Forse mio nonno sarebbe stato tra queste.

e se esplode la bolla?

Nell’esperienza italiana degli ultimi vent’anni non si riscontrano fenomeni

di vero e proprio “scoppio” di una bolla immobiliare. Anche al termine dell’impennata dei prezzi delle abitazioni registrata tra il 1987 e il 1992,

il costo nominale del mattone è rimasto sostanzialmente stabile fino alla fine

degli anni Novanta, contraendosi soltanto in termini reali. Inoltre il recente boom immobiliare italiano ha riportato i prezzi degli immobili a un valore di poco superiore al picco del 1992, con una crescita che, seppur considerevole, rimane molto inferiore rispetto a quella di altri Paesi,

primi tra tutti la Spagna e la Gran Bretagna.

Non appare probabile un crollo dei prezzi immobiliari simile a quello registrato per i corsi azionari. Ma nell’ipotesi che ciò dovesse accadere, si avrebbero due tipi di effetti. Per le famiglie che hanno acquistato casa per abitarci l’impoverimento sarebbe soltanto apparente perché, anche nel caso in cui dovessero vendere per cambiare casa, beneficerebbero comunque della possibilità di acquistare a prezzi minori.

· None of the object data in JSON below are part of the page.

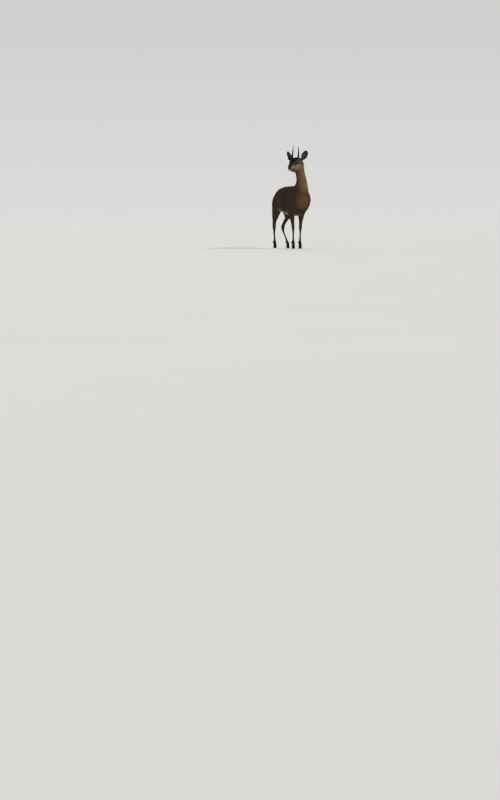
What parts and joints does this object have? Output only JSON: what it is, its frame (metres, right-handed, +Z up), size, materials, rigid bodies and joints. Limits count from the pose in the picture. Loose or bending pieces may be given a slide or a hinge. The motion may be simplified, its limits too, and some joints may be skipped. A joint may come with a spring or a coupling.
{
  "type": "klipspringer",
  "caption": "Life-size standing klipspringer, a small rock antelope with upright horns, rounded ears and a thick coat, head turned to its right, for display.",
  "frame": {"origin": "centre of the figure's box on the floor, under the soles", "axes": "+Z up, -Y the way the body faces, +X the animal's left"},
  "size_m": [0.262, 0.5078, 0.8737],
  "materials": {
    "coat_body": "short dense hair, grizzled olive brown",
    "coat_leg": "short flat hair, grey brown",
    "coat_face": "very short hair, warm tan with a dark forehead",
    "ear": "short hair outside, thin pale hair over dark skin inside",
    "horn": "ringed black horn",
    "hoof": "smooth dark hoof",
    "nose": "moist bare dark skin",
    "eye": "wet dark brown"
  },
  "bodies": {
    "root": {"dewclaw_fore_left_inner": "hoof", "dewclaw_fore_left_outer": "hoof", "dewclaw_fore_right_inner": "hoof", "dewclaw_fore_right_outer": "hoof", "dewclaw_hind_left_inner": "hoof", "dewclaw_hind_left_outer": "hoof", "dewclaw_hind_right_inner": "hoof", "dewclaw_hind_right_outer": "hoof", "ear_left": "ear", "ear_right": "ear", "eye_left": "eye", "eye_right": "eye", "head": "coat_face", "hoof_fore_left_inner": "hoof", "hoof_fore_left_outer": "hoof", "hoof_fore_right_inner": "hoof", "hoof_fore_right_outer": "hoof", "hoof_hind_left_inner": "hoof", "hoof_hind_left_outer": "hoof", "hoof_hind_right_inner": "hoof", "hoof_hind_right_outer": "hoof", "horn_left": "horn", "horn_right": "horn", "leg_fore_left_lower": "coat_leg", "leg_fore_left_upper": "coat_leg", "leg_fore_right_lower": "coat_leg", "leg_fore_right_upper": "coat_leg", "leg_hind_left_lower": "coat_leg", "leg_hind_left_upper": "coat_leg", "leg_hind_right_lower": "coat_leg", "leg_hind_right_upper": "coat_leg", "neck": "coat_body", "nose_pad": "nose", "tail": "coat_body", "torso": "coat_body"}
  },
  "joints": []
}
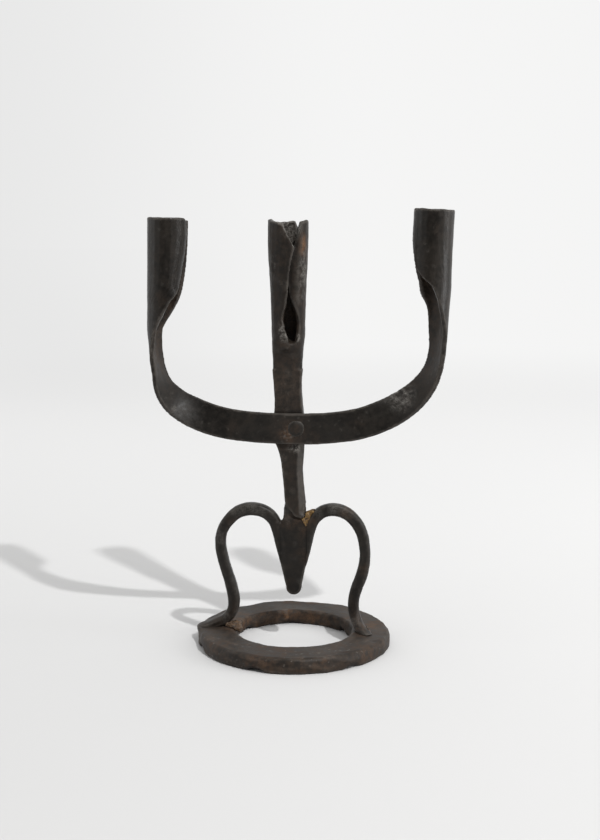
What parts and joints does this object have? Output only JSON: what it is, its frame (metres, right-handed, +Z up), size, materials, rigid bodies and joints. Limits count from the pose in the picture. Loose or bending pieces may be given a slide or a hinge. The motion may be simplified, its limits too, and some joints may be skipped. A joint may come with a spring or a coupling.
{
  "type": "candelabrum",
  "caption": "Hand-forged iron table candelabrum: flat ring base, two scroll legs meeting in a spade, a stem and a riveted U-shaped cross arm with rolled open candle sockets.",
  "frame": {"origin": "on the table, under the middle of the whole object's width and depth", "axes": "+X along the cross arm towards the right-hand socket, +Y to the back, +Z up"},
  "size_m": [0.208, 0.1394, 0.3031],
  "materials": {
    "black_iron": "hand-forged, blackened, hammer-marked, soft gloss with traces of brown rust",
    "rusted_iron": "hand-forged, blackened, with a thin coat of brown and orange rust",
    "braze": "rough, tarnished braze with orange rust"
  },
  "bodies": {
    "root": {"base_ring": "rusted_iron", "left_scroll": "black_iron", "right_scroll": "black_iron", "spade": "rusted_iron", "stem": "rusted_iron", "cross_arm": "black_iron", "arm_rivet": "black_iron", "stem_braze": "braze", "left_foot_braze": "braze", "right_foot_braze": "braze"}
  },
  "joints": []
}
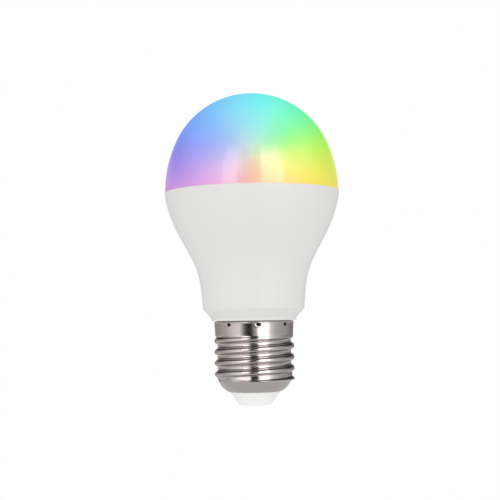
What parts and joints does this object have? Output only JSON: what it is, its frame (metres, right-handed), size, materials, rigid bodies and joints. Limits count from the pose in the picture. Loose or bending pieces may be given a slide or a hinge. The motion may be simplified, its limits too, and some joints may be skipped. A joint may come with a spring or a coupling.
{
  "type": "smart light bulb",
  "caption": "Colour-changing smart LED lamp: opal oval dome on a white pear-shaped housing, with an E27 screw cap and its driver, LED board and radio module inside.",
  "frame": {"origin": "middle of the centre contact's flat end face, on the lamp's axis", "axes": "+Z along the lamp's axis from the contact to the dome, -Y towards the side that faces the viewer, +X to the viewer's right"},
  "size_m": [0.0574, 0.0574, 0.1023],
  "materials": {
    "opal_plastic": "glossy opal polycarbonate",
    "silicone": "cured silicone",
    "housing_plastic": "satin moulded plastic",
    "aluminium": "drawn sheet",
    "thermal_compound": "soft paste",
    "white_board": "white solder mask on aluminium",
    "warm_phosphor": "silicone phosphor in a white frame",
    "cool_phosphor": "silicone phosphor in a white frame",
    "led_frame": "white moulded frame",
    "chip_black": "moulded epoxy",
    "screw_steel": "zinc plated",
    "connector_cream": "moulded nylon",
    "pin_brass": "plated pins",
    "green_board": "glass epoxy with green mask",
    "ferrite": "sintered ferrite",
    "black_plastic": "moulded plastic",
    "copper": "enamelled copper wire",
    "yellow_tape": "polyester tape",
    "can_aluminium": "bright can",
    "blue_sleeve": "shrunk sleeve",
    "green_sleeve": "shrunk sleeve",
    "red_epoxy": "dipped epoxy",
    "tan_ceramic": "coated resistor",
    "white_sleeve": "silicone sleeving",
    "chip_grey": "chip components",
    "blue_board": "glass epoxy with blue mask",
    "tin": "tinned sheet",
    "gold_track": "gilded copper track",
    "brown_insulation": "soft insulation",
    "blue_insulation": "soft insulation",
    "nickel": "nickel plate, satin bright",
    "insulator_white": "moulded white plastic"
  },
  "bodies": {
    "root": {"diffuser_dome": "opal_plastic", "dome_sealant": "silicone", "housing_shell": "housing_plastic", "heat_sink_cup": "aluminium", "mounting_plate": "aluminium", "thermal_paste": "thermal_compound", "led_board": "white_board", "warm_white_leds": "warm_phosphor", "cool_white_leds": "cool_phosphor", "rgb_leds": "led_frame", "led_current_chips": "chip_black", "board_screws": "screw_steel", "led_board_socket": "connector_cream", "driver_pin_header": "pin_brass", "driver_board": "green_board", "transformer_core": "ferrite", "transformer_bobbin": "black_plastic", "transformer_winding": "copper", "transformer_tape": "yellow_tape", "input_capacitor": "can_aluminium", "input_capacitor_sleeve": "blue_sleeve", "output_capacitor": "can_aluminium", "output_capacitor_sleeve": "green_sleeve", "film_capacitor": "red_epoxy", "bridge_rectifier": "chip_black", "choke_core": "ferrite", "choke_winding": "copper", "fusible_resistor": "tan_ceramic", "resistor_sleeve": "white_sleeve", "switching_chip": "chip_black", "output_diode": "chip_black", "voltage_regulator": "chip_black", "chip_resistors": "chip_grey", "radio_board": "blue_board", "radio_shield": "tin", "radio_chip": "chip_black", "radio_antenna": "gold_track", "radio_pin_header": "black_plastic", "live_wire": "brown_insulation", "neutral_wire": "blue_insulation", "screw_shell": "nickel", "base_insulator": "insulator_white", "centre_contact": "nickel"}
  },
  "joints": []
}
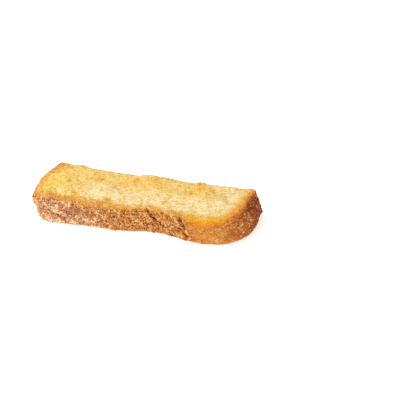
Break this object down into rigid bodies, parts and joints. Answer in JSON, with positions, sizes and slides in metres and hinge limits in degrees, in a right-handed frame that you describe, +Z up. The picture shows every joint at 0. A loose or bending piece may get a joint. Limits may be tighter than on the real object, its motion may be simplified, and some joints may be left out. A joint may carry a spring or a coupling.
{
  "type": "french toast stick",
  "caption": "Baked stick of egg-dipped bread: a thick strip from the edge of a loaf slice, with crumb faces, a crust side, two slanting folds and one domed crust end.",
  "frame": {"origin": "middle of the underside: the bottom centre of the stick's bounding box", "axes": "+X along the stick towards the domed crust end, +Y towards the cut crumb side, -Y towards the loaf's side crust, +Z up from the flat pan side"},
  "size_m": [0.1162, 0.0278, 0.0191],
  "materials": {
    "toast_stick": "matte toasted crumb, golden with pale patches; the crust side and both ends are rough and brown"
  },
  "bodies": {
    "root": {"toast_stick": "toast_stick"}
  },
  "joints": []
}
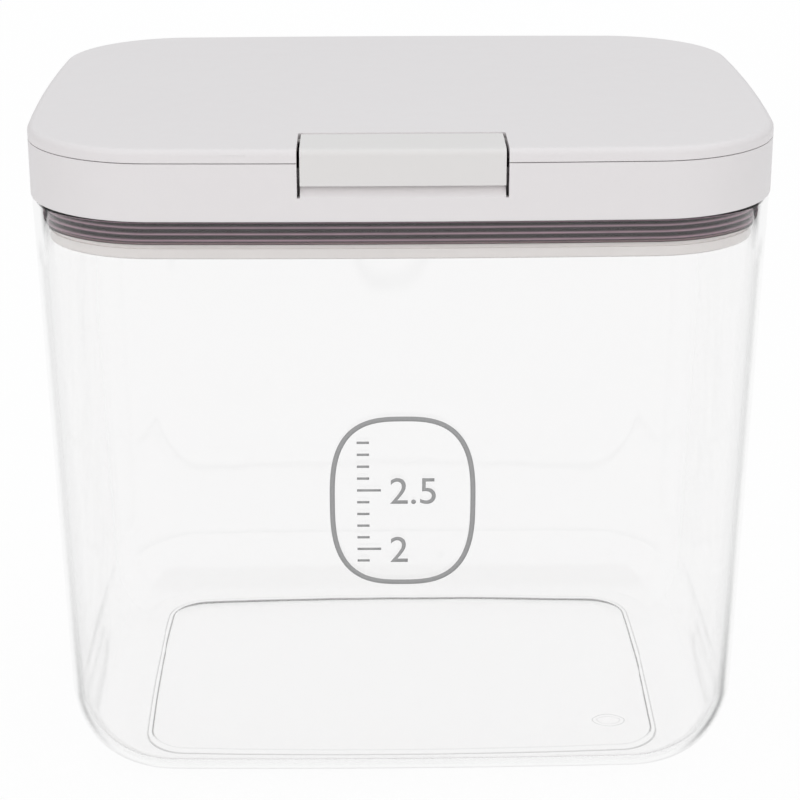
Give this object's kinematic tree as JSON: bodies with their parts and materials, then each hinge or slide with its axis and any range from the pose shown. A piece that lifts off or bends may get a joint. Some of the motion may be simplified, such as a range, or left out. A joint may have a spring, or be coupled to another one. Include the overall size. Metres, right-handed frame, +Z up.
{
  "type": "pet food storage container",
  "caption": "Clear rectangular tub with round corners and a white lid whose front lever squeezes a ribbed gasket against the inner wall.",
  "frame": {"origin": "middle of the base, on the surface that the tub stands on", "axes": "+Z up, +X along the long side, the latch faces -Y"},
  "size_m": [0.208, 0.157, 0.1928],
  "materials": {
    "clear_plastic": "clear, smooth",
    "white_plastic": "fine satin",
    "plate_plastic": "satin",
    "natural_plastic": "satin",
    "gasket_rubber": "soft matte",
    "steel": "plain"
  },
  "bodies": {
    "container": {"container_tub": "clear_plastic"},
    "lid": {"lid_base": "white_plastic", "lid_cover": "white_plastic", "latch_pin": "steel", "cover_screws": "steel", "seal_gasket": "gasket_rubber", "return_spring_front_left": "steel", "return_spring_front_right": "steel", "return_spring_back_left": "steel", "return_spring_back_right": "steel"},
    "latch": {"latch_lever": "white_plastic"},
    "slider": {"drive_slider": "natural_plastic"},
    "plate": {"pressure_plate": "plate_plastic", "cap_screws": "steel", "lift_cap_front_left": "natural_plastic", "lift_cap_front_right": "natural_plastic", "lift_cap_back_left": "natural_plastic", "lift_cap_back_right": "natural_plastic"}
  },
  "joints": [
    {"name": "lid_lift", "type": "slide", "parent": "container", "child": "lid", "axis": [0, 0, 1], "range_m": [0, 0.12]},
    {"name": "latch_flip", "type": "hinge", "parent": "lid", "child": "latch", "pos_m": [0, -0.0609, 0.19075], "axis": [-1, 0, 0], "range_deg": [0, 70]},
    {"name": "slider_shift", "type": "slide", "parent": "lid", "child": "slider", "axis": [0, -1, 0], "range_m": [0, 0.00918]},
    {"name": "plate_drop", "type": "slide", "parent": "lid", "child": "plate", "axis": [0, 0, -1], "range_m": [0, 0.0025], "deforming": ["return_spring_front_left", "return_spring_front_right", "return_spring_back_left", "return_spring_back_right", "seal_gasket"]}
  ],
  "couplings": [
    {"joint": "latch_flip", "follows": "slider_shift", "rad_per_m": 133.13},
    {"joint": "plate_drop", "follows": "slider_shift", "ratio": 0.27241}
  ]
}
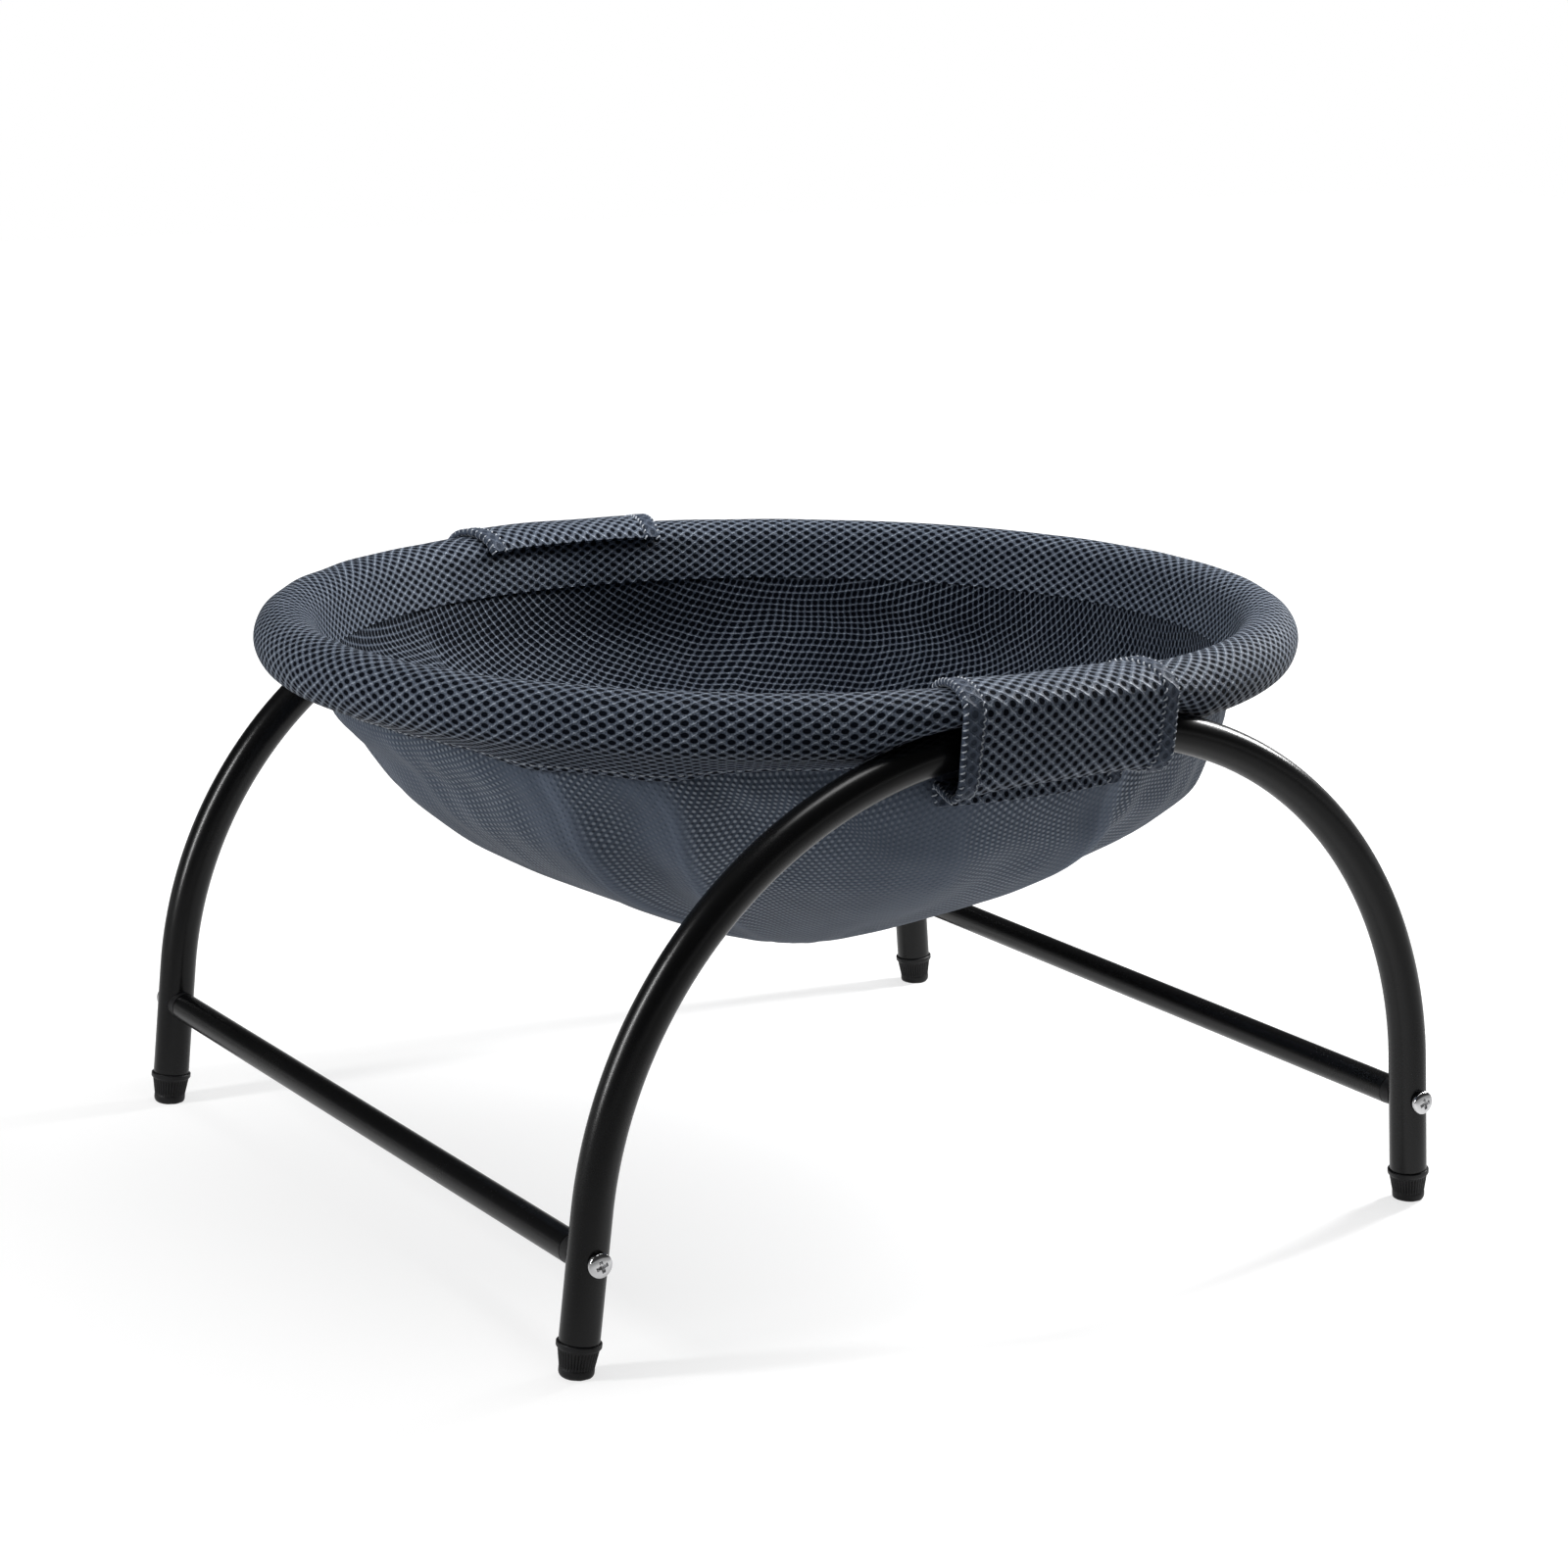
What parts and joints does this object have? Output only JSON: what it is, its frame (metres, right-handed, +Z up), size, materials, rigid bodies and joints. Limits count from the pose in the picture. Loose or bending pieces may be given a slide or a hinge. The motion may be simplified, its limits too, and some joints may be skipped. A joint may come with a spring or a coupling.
{
  "type": "elevated pet cot",
  "caption": "Round mesh-cloth hammock bed with a padded rim, strapped to the crowns of bent tube arches that low cross bars join.",
  "frame": {"origin": "on the floor, under the middle of the bed", "axes": "+X along the span of the arches, towards the cot's right seen from the front; +Y from the front arch to the rear arch, along the cross bars; +Z up"},
  "size_m": [0.4578, 0.429, 0.2525],
  "materials": {
    "black_paint": "satin black powder coat on steel tube",
    "black_plastic": "moulded black plastic, slightly rough",
    "bolt_chrome": "bright nickel or chrome plate",
    "insert_brass": "turned brass",
    "hoop_steel": "plain drawn steel rod",
    "rim_foam": "open-cell foam, matte",
    "mesh_cloth": "slate grey spacer mesh with hexagonal holes over a dark navy backing",
    "bed_cloth": "slate grey knitted cloth with a fine dotted face",
    "fastening_tape": "woven hook-and-loop tape, dark navy"
  },
  "bodies": {
    "cot": {"front_arch_tube": "black_paint", "rear_arch_tube": "black_paint", "left_cross_bar": "black_paint", "right_cross_bar": "black_paint", "front_left_foot_plug": "black_plastic", "front_right_foot_plug": "black_plastic", "rear_left_foot_plug": "black_plastic", "rear_right_foot_plug": "black_plastic", "front_left_saddle_plug": "black_plastic", "front_right_saddle_plug": "black_plastic", "rear_left_saddle_plug": "black_plastic", "rear_right_saddle_plug": "black_plastic", "front_left_bolt": "bolt_chrome", "front_right_bolt": "bolt_chrome", "rear_left_bolt": "bolt_chrome", "rear_right_bolt": "bolt_chrome", "front_left_threaded_insert": "insert_brass", "front_right_threaded_insert": "insert_brass", "rear_left_threaded_insert": "insert_brass", "rear_right_threaded_insert": "insert_brass", "hoop_rod_1": "hoop_steel", "hoop_rod_2": "hoop_steel", "hoop_rod_3": "hoop_steel", "hoop_rod_4": "hoop_steel", "rim_foam": "rim_foam", "rim_cover": "mesh_cloth", "bed_bowl": "bed_cloth", "front_flap": "mesh_cloth", "rear_flap": "mesh_cloth", "front_loop_strip": "fastening_tape", "rear_loop_strip": "fastening_tape"},
    "front_free_end": {"front_flap_tail": "mesh_cloth", "front_hook_strip": "fastening_tape"},
    "rear_free_end": {"rear_flap_tail": "mesh_cloth", "rear_hook_strip": "fastening_tape"}
  },
  "joints": [
    {"name": "front_strap_opening", "type": "hinge", "parent": "cot", "child": "front_free_end", "pos_m": [0, -0.2002, 0.2178], "axis": [-1, 0, 0], "range_deg": [0, 110]},
    {"name": "rear_strap_opening", "type": "hinge", "parent": "cot", "child": "rear_free_end", "pos_m": [0, 0.2002, 0.2178], "axis": [1, 0, 0], "range_deg": [0, 110]}
  ]
}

La perdita sarebbe per chi ha acquistato a scopo speculativo: il valore dell’investimento crollerebbe.

Dal punto di vista delle banche, una riduzione del valore dell’immobile in garanzia potrebbe imporre, nel caso di insolvenza delle famiglie, rilevanti svalutazioni di bilancio con possibili ripercussioni sulla redditività e quindi sulla stabilità del sistema bancario.

Anche in questo caso, comunque, l’entità di tali svalutazioni non sembra in grado di condizionare in modo decisivo la buona situazione patrimoniale e reddituale delle banche italiane, che l’anno scorso hanno registrato un incremento dell’utile del 37%.